DIRECTIONS FOR THIS TASK
Copy exactly the lines from the start of the data below through the one that carries "recess_deep: float = 1.3", and only those.

DATASET SECTION
<<<<
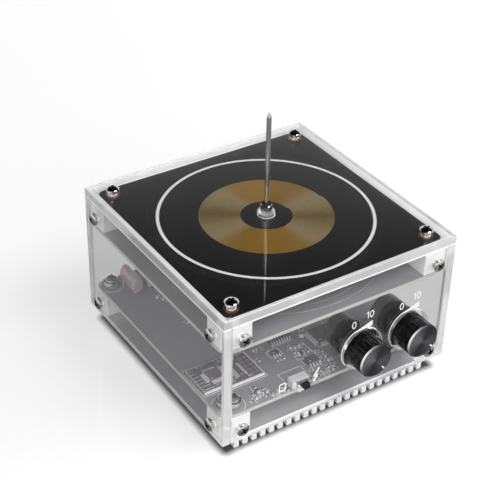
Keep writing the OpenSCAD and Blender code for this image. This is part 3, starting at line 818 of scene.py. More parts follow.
@dataclass(frozen=True)
class PanHeadScrew:
    """A pan-head screw with a cross recess and a cut thread, its head above z = 0."""

    head_d: float = 5.5
    head_h: float = 2.0
    rim_h: float = 1.2
    thread_d: float = 3.0
    root_d: float = 2.42
    pitch: float = 0.5
    recess_wide: float = 3.4
    recess_wing: float = 0.95
    recess_deep: float = 1.3

    def cross(self, size: float, wing: float, height: float) -> list[Vector]:
        """Gives the outline of the recess at one height.

        Args:
            size: Length of the cross.
            wing: Width of its wings.
            height: Where it lies.

        Returns:
            Its twelve points.
        """
        long, short = size / 2, wing / 2
        quarter = [(long, -short), (long, short), (short, short)]
        points = []
        for turn in range(4):
            spin = Matrix.Rotation(turn * math.pi / 2, 3, "Z")
            points += [spin @ Vector((x, y, height)) for x, y in quarter]
        return points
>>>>
THE RESULT
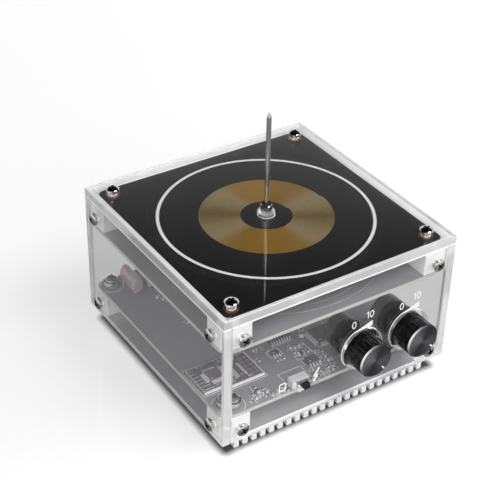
Keep writing the OpenSCAD and Blender code for this image. This is part 3, starting at line 818 of scene.py. More parts follow.
@dataclass(frozen=True)
class PanHeadScrew:
    """A pan-head screw with a cross recess and a cut thread, its head above z = 0."""

    head_d: float = 5.5
    head_h: float = 2.0
    rim_h: float = 1.2
    thread_d: float = 3.0
    root_d: float = 2.42
    pitch: float = 0.5
    recess_wide: float = 3.4
    recess_wing: float = 0.95
    recess_deep: float = 1.3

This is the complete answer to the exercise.